Pressure-Induced Intermetallic Valence Transition in BiNiO$_{3}$

The valence state change of BiNiO$_{3}$ perovskite under pressure has been investigated by a powder neutron diffraction study and electronic state calculations. At ambient pressure, BiNiO$_{3}$ has the unusual charge distribution Bi$^{3+}_{0.5}$Bi$^{5+}_{0.5}$Ni$^{2+}$O$_{3}$ with ordering of Bi$^{3+}$ and Bi$^{5+}$ charges on the A sites of a highly distorted perovskite structure.

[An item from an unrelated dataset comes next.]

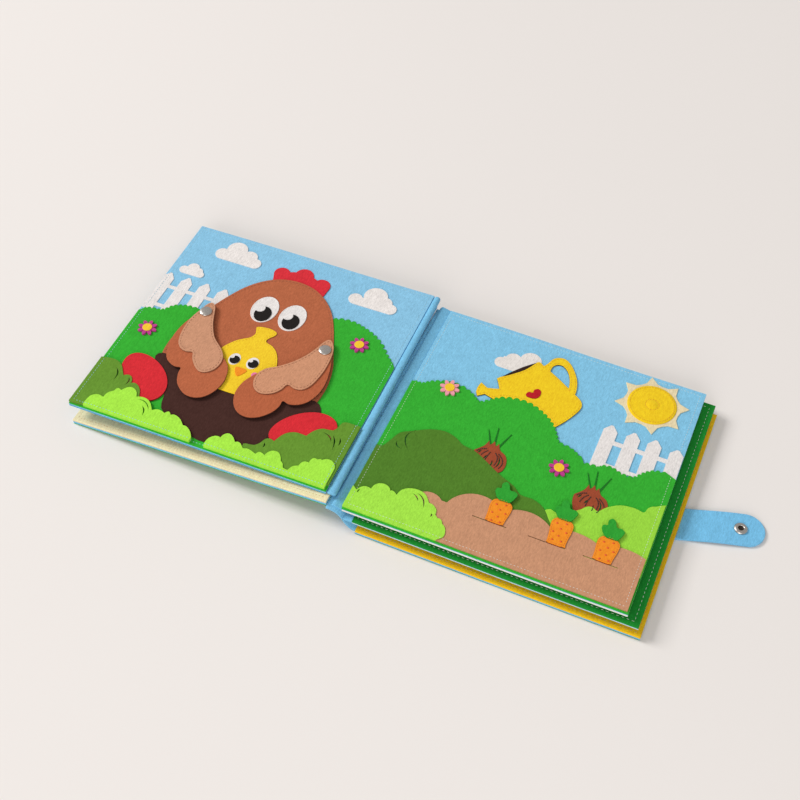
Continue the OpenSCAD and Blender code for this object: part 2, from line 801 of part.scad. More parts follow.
// pieces of the garden page
module garden_cloud() {
  color([0.93, 0.92, 0.90]) {
    on_garden_page() {
      felt(0, level1 / 2) {
        difference() {
          union() {
            lobes([[55.6, 175, 5.2], [63.6, 181.2, 6.3], [76.4, 185.2, 8.5]]);
            translate([55.6, 169.8]) {
              square([24, 12]);
            }
          }
          can_back_2d();
          can_handle_2d();
        }
      }
    }
  }
}

can_z0 = 0.4;
can_z1 = 1.0;
hill_z = 1.2;
module watering_can_back() {
  color([0.17, 0.07, 0.06]) {
    on_garden_page() {
      felt(0, can_z0) {
        can_back_2d();
      }
    }
  }
}

module watering_can() {
  color([0.97, 0.77, 0.12]) {
    on_garden_page() {
      felt(can_z0, can_z1) {
        can_front_2d();
      }
      felt(0, can_z0) {
        difference() {
          can_handle_2d();
          can_shape_2d();
          garden_hill_2d();
        }
      }
    }
  }
}

module can_heart() {
  color([0.78, 0.07, 0.14]) {
    on_garden_page() {
      felt(can_z1, can_z1 + thin_t) {
        heart_2d();
      }
    }
  }
}

module sun_rays() {
  color([0.93, 0.85, 0.66]) {
    on_garden_page() {
      felt(0, level1) {
        sun_rays_2d();
      }
    }
  }
}

sun_r = 18.8;
module sun_disc() {
  color([0.97, 0.77, 0.12]) {
    on_garden_page() {
      translate([174.7 * k, 181.7 * k, level1]) {
        cylinder(r = sun_r * k, h = felt_t, $fn = 64);
        translate([0, 0, felt_t]) {
          cylinder(r = 4.5 * k, h = thin_t, $fn = round_fn);
        }
      }
    }
  }
}

module garden_fence() {
  color([0.94, 0.94, 0.95]) {
    on_garden_page() {
      felt(0, level1) {
        garden_fence_2d();
      }
    }
  }
}

module garden_hill() {
  color([0.16, 0.62, 0.18]) {
    on_garden_page() {
      felt(0, hill_z) {
        garden_hill_2d();
      }
    }
  }
}

module flower(x, y, z) {
  translate([x * k, y * k, z]) {
    linear_extrude(flower_t * 0.7) {
      scale(k) {
        petals_2d();
      }
    }
  }
}

module flower_centre(x, y, z) {
  translate([x * k, y * k, z + flower_t * 0.7]) {
    cylinder(r = 3.8 * k, h = flower_t * 0.3, $fn = round_fn);
  }
}

module pink_flower() {
  color([0.95, 0.62, 0.68]) {
    on_garden_page() {
      flower(29.3, 133, hill_z);
    }
  }
}

module magenta_flower() {
  color([0.72, 0.18, 0.53]) {
    on_garden_page() {
      flower(129.3, 95.2, hill_z);
    }
  }
}

module garden_flower_centres() {
  color([0.97, 0.80, 0.12]) {
    on_garden_page() {
      flower_centre(29.3, 133, hill_z);
      flower_centre(129.3, 95.2, hill_z);
    }
  }
}

onion_z = hill_z + thin_t;
lime_hill_z = hill_z + felt_t;
module onion_stems() {
  color([0.05, 0.40, 0.12]) {
    on_garden_page() {
      felt(hill_z, onion_z) {
        difference() {
          onion_stems_2d();
          onions_2d();
        }
      }
    }
  }
}

module onions() {
  color([0.62, 0.27, 0.15]) {
    on_garden_page() {
      felt(hill_z, onion_z) {
        difference() {
          onions_2d();
          garden_olive_2d();
          garden_lime_hill_2d();
        }
      }
    }
  }
}

module garden_lime_hill() {
  color([0.58, 0.88, 0.20]) {
    on_garden_page() {
      felt(hill_z, lime_hill_z) {
        difference() {
          garden_lime_hill_2d();
          garden_olive_2d();
        }
      }
    }
  }
}

olive_z = lime_hill_z;
module garden_olive_bush() {
  color([0.29, 0.47, 0.11]) {
    on_garden_page() {
      felt(hill_z, olive_z) {
        garden_olive_2d();
      }
    }
  }
}

soil_z = lime_hill_z + felt_t;
module soil_pocket() {
  color([0.80, 0.58, 0.43]) {
    on_garden_page() {
      difference() {
        felt(hill_z, soil_z) {
          soil_2d();
        }
        felt(hill_z - cut, lime_hill_z) {
          garden_lime_hill_2d();
          garden_olive_2d();
        }
      }
    }
  }
}

carrot_z = soil_z + felt_t;
module carrots() {
  color([0.96, 0.52, 0.10]) {
    on_garden_page() {
      felt(soil_z, carrot_z) {
        carrots_2d();
      }
      felt(lime_hill_z, carrot_z) {
        carrot_tabs_2d();
      }
    }
  }
}

module carrot_tops() {
  color([0.18, 0.60, 0.20]) {
    on_garden_page() {
      felt(carrot_z, carrot_z + felt_t) {
        carrot_tops_2d();
      }
    }
  }
}

module garden_lime_bush() {
  color([0.66, 0.93, 0.27]) {
    on_garden_page() {
      difference() {
        felt(hill_z, soil_z + felt_t) {
          garden_lime_bush_2d();
        }
        felt(hill_z - cut, soil_z) {
          soil_outline_2d();
        }
        felt(hill_z - cut, olive_z) {
          garden_olive_2d();
        }
      }
    }
  }
}

// left half of the book
module front_cover() {
  color([0.42, 0.70, 0.87]) {
    on_front_cover() {
      translate([0, 0, meadow_t]) {
        cube([page_w, page_w, cover_t]);
      }
    }
  }
}

meadow_crest = [[0, 64], [24, 76], [52, 80], [78, 66], [104, 60], [132, 72], [160, 78], [186, 66], [210, 60]];
module front_cover_meadow() {
  color([0.16, 0.62, 0.18]) {
    on_front_cover() {
      felt(0, meadow_t) {
        polygon(concat([[0, 0]], open(meadow_crest, curve_n), [[art_w, 60], [art_w, 0]]));
      }
    }
  }
}

module front_cover_lining() {
  color([0.94, 0.87, 0.70]) {
    on_front_cover() {
      translate([0, 0, meadow_t + cover_t]) {
        cube([page_w, page_w, lining_t]);
      }
    }
  }
}

stud_x = 40;
stud_r = 5;
module snap_stud() {
  color([0.72, 0.72, 0.74]) {
    on_front_cover() {
      translate([stud_x, page_w * 0.46, meadow_t - 1.5]) {
        translate([0, 0, 1]) {
          cylinder(r = stud_r, h = 0.5, $fn = 64);
        }
        cylinder(r = snap_hole - 0.3, h = 1, $fn = round_fn);
      }
    }
  }
}

module hen_leaf_sky() {
  color([0.47, 0.74, 0.90]) {
    on_hen_page() {
      leaf(0, 0, 0, true);
    }
  }
}

module hen_leaf_back() {
  color([0.42, 0.70, 0.87]) {
    on_hen_page() {
      leaf(0, 0, 0, false);
    }
  }
}

ridge_w = 4;
ridge_r = sheet_t;
module hen_leaf_hinge_strip() {
  color([0.42, 0.70, 0.87]) {
    on_hen_page() {
      translate([page_w, 0, -2 * sheet_t]) {
        cube([ridge_w, page_w, 2 * sheet_t]);
      }
      translate([page_w + ridge_w, page_w, -ridge_r]) {
        rotate([90, 0, 0]) {
          cylinder(r = ridge_r, h = page_w, $fn = round_fn);
        }
      }
    }
  }
}

module hen_clouds() {
  color([0.94, 0.92, 0.89]) {
    on_hen_page() {
      felt(0, level1) {
        hen_clouds_2d();
      }
    }
  }
}

module hen_fence() {
  color([0.94, 0.94, 0.95]) {
    on_hen_page() {
      felt(0, thin_t) {
        hen_fence_2d();
      }
    }
  }
}

module hen_hill() {
  color([0.20, 0.66, 0.19]) {
    on_hen_page() {
      felt(0, level1) {
        hen_hill_2d();
      }
    }
  }
}

module hen_flowers() {
  color([0.72, 0.18, 0.53]) {
    on_hen_page() {
      flower(16.7, 88.7, level1);
      flower(176.3, 136.3, level1);
    }
  }
}

module hen_flower_centres() {
  color([0.97, 0.80, 0.12]) {
    on_hen_page() {
      flower_centre(16.7, 88.7, level1);
      flower_centre(176.3, 136.3, level1);
    }
  }
}

module comb() {
  color([0.87, 0.13, 0.22]) {
    on_hen_page() {
      felt(0, level1) {
        comb_2d();
      }
    }
  }
}

module hen_body() {
  color([0.70, 0.36, 0.21]) {
    on_hen_page() {
      difference() {
        felt(0, level2) {
          hen_body_2d();
        }
        felt(-cut, level1) {
          hen_hill_2d();
          comb_2d();
        }
      }
    }
  }
}

module nest() {
  color([0.24, 0.12, 0.10]) {
    on_hen_page() {
      felt(level1, level2) {
        nest_2d();
      }
    }
  }
}

module eye_whites() {
  color([0.95, 0.95, 0.95]) {
    on_hen_page() {
      felt(level2, level2 + thin_t) {
        eye_whites_2d();
      }
      felt(level3, level3 + thin_t / 2) {
        chick_eye_whites_2d();
      }
    }
  }
}

module pupils() {
  color([0.07, 0.06, 0.06]) {
    on_hen_page() {
      felt(level2 + thin_t, level2 + 2 * thin_t) {
        pupils_2d();
      }
      felt(level3 + thin_t / 2, level3 + thin_t) {
        chick_pupils_2d();
      }
    }
  }
}

module chick() {
  color([0.98, 0.82, 0.16]) {
    on_hen_page() {
      felt(level2, level3) {
        chick_2d();
      }
    }
  }
}

module chick_beak() {
  color([0.97, 0.60, 0.13]) {
    on_hen_page() {
      felt(level3, level3 + thin_t) {
        beak_2d();
      }
    }
  }
}

module chick_cheek() {
  color([0.95, 0.50, 0.62]) {
    on_hen_page() {
      felt(level3, level3 + thin_t / 2) {
        cheek_2d();
      }
    }
  }
}

module eggs() {
  color([0.83, 0.14, 0.18]) {
    on_hen_page() {
      difference() {
        felt(level1, level3) {
          eggs_2d();
        }
        felt(0, level2) {
          nest_2d();
        }
      }
    }
  }
}

module hen_olive_bushes() {
  color([0.33, 0.52, 0.14]) {
    on_hen_page() {
      difference() {
        felt(level1, level4) {
          hen_olive_2d();
        }
        felt(0, level3) {
          eggs_2d();
        }
        felt(0, level2) {
          nest_2d();
        }
      }
    }
  }
}

module hen_lime_bushes() {
  color([0.66, 0.93, 0.27]) {
    on_hen_page() {
      difference() {
        felt(level1, level5) {
          hen_lime_2d();
        }
        felt(0, level4) {
          hen_olive_2d();
        }
        felt(0, level3) {
          eggs_2d();
        }
        felt(0, level2) {
          nest_2d();
        }
      }
    }
  }
}

module wing_rivets() {
  color([0.72, 0.72, 0.74]) {
    on_hen_page() {
      for (p = [left_pivot, right_pivot]) {
        translate([p[0] * k, p[1] * k, level2]) {
          cylinder(r = rivet_r, h = wing_z - level2 + 2 * wing_t + wing_gap, $fn = round_fn);
          translate([0, 0, wing_z - level2 + 2 * wing_t + wing_gap]) {
            cylinder(r1 = rivet_d / 2, r2 = rivet_d / 2 - 0.8, h = rivet_head_t, $fn = 64);
          }
        }
      }
    }
  }
}

module left_wing() {
  color([0.70, 0.36, 0.21]) {
    on_hen_page() {
      felt_with_hole(left_wing_line, left_pivot, wing_z, wing_z + wing_t);
    }
  }
}

module left_wing_panel() {
  color([0.80, 0.58, 0.44]) {
    on_hen_page() {
      felt_with_hole(left_panel_line, left_pivot, wing_z + wing_t, wing_z + 2 * wing_t);
    }
  }
}

module right_wing() {
  color([0.70, 0.36, 0.21]) {
    on_hen_page() {
      felt_with_hole(right_wing_line, right_pivot, wing_z, wing_z + wing_t);
    }
  }
}

module right_wing_panel() {
  color([0.80, 0.58, 0.44]) {
    on_hen_page() {
      felt_with_hole(right_panel_line, right_pivot, wing_z + wing_t, wing_z + 2 * wing_t);
    }
  }
}

back_cover();
back_cover_lining();
spine();
green_leaf_front();
green_leaf_back();
green_leaf_hinge_strip();
garden_leaf_sky();
garden_leaf_back();
garden_leaf_hinge_strip();
closure_strap();
snap_socket();
garden_cloud();
watering_can_back();
watering_can();
can_heart();
sun_rays();
sun_disc();
garden_fence();
garden_hill();
pink_flower();
magenta_flower();
garden_flower_centres();
onion_stems();
onions();
garden_lime_hill();
garden_olive_bush();
soil_pocket();
carrots();
carrot_tops();
garden_lime_bush();
front_cover();
front_cover_meadow();
front_cover_lining();
snap_stud();
hen_leaf_sky();
hen_leaf_back();
hen_leaf_hinge_strip();
hen_clouds();
hen_fence();
hen_hill();
hen_flowers();
hen_flower_centres();
comb();
hen_body();
nest();
eye_whites();
pupils();
chick();
chick_beak();
chick_cheek();
eggs();
hen_olive_bushes();
hen_lime_bushes();
wing_rivets();
left_wing();
left_wing_panel();
right_wing();
right_wing_panel();
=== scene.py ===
"""A felt quiet book lies open on its hen page and its garden page, with its closing strap out to the right.

Everything is in metres in the frame of the CAD parts: X to the right across both pages, Y to the back, Z up.
"""

import json
import math

import bmesh
import bpy
from mathutils import Matrix, Vector
from mathutils.bvhtree import BVHTree


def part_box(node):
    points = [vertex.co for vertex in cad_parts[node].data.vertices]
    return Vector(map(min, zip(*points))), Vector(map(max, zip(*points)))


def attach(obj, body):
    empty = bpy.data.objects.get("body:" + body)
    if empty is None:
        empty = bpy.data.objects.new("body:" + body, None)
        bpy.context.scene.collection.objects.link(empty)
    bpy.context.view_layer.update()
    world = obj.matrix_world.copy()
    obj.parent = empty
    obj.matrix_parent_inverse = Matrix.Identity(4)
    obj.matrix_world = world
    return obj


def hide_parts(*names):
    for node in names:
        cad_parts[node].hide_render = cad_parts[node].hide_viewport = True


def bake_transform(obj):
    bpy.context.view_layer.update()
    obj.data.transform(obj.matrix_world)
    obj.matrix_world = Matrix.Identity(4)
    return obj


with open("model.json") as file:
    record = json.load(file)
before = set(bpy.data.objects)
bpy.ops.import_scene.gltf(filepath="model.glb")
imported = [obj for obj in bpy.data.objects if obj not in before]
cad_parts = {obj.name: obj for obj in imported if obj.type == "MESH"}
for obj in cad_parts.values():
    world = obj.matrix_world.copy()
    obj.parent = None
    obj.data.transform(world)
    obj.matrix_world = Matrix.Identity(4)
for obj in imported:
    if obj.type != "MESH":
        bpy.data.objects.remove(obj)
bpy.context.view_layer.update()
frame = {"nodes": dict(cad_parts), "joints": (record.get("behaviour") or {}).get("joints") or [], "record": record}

MM = 0.001
UP = Vector((0, 0, 1))
RECORD = frame["record"]
BODY_OF = {node: body for body, nodes in RECORD["behaviour"]["bodies"].items() for node in nodes}
SLOT_OF = {part["node"]: part["material_slot"] for part in RECORD["subparts"]}
JOINTS = {joint["name"]: joint for joint in frame["joints"]}
FOLD = Vector(JOINTS["front_cover_fold"]["pos_m"])

# the photograph's camera: its angles in degrees, its place, and its focal length in pixels of an 800 pixel picture
CAMERA_AZIMUTH = 20.868
CAMERA_ELEVATION = 50.696
CAMERA_ROLL = 2.727
CAMERA_PLACE = Vector((0.10116, -0.56825, 0.77049))
FOCAL_PIXELS = 1292.85
PICTURE_PIXELS = 800

# how the hen page lies on the raised front cover, in degrees
HEN_YAW = 0.5
HEN_TILT = 1.3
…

High pressure neutron diffraction measurements and Bond valence sum calculations show that the pressure-induced melting of the charge disproportionated state leads to a simultaneous charge transfer from Ni to Bi, so that the high pressure phase is metallic Bi$^{3+}$Ni$^{3+}$O$_{3}$. This unprecedented charge transfer between A and B site cations coupled to electronic instabilities at both sites leads to a variety of ground states, and it is predicted that a Ni-charge disproportionated state should also be observable. \newline [1] M. Azuma \textit{et al}.\textit{, J. Am. Chem. Soc.}, \textbf{129}, (2007) 14433.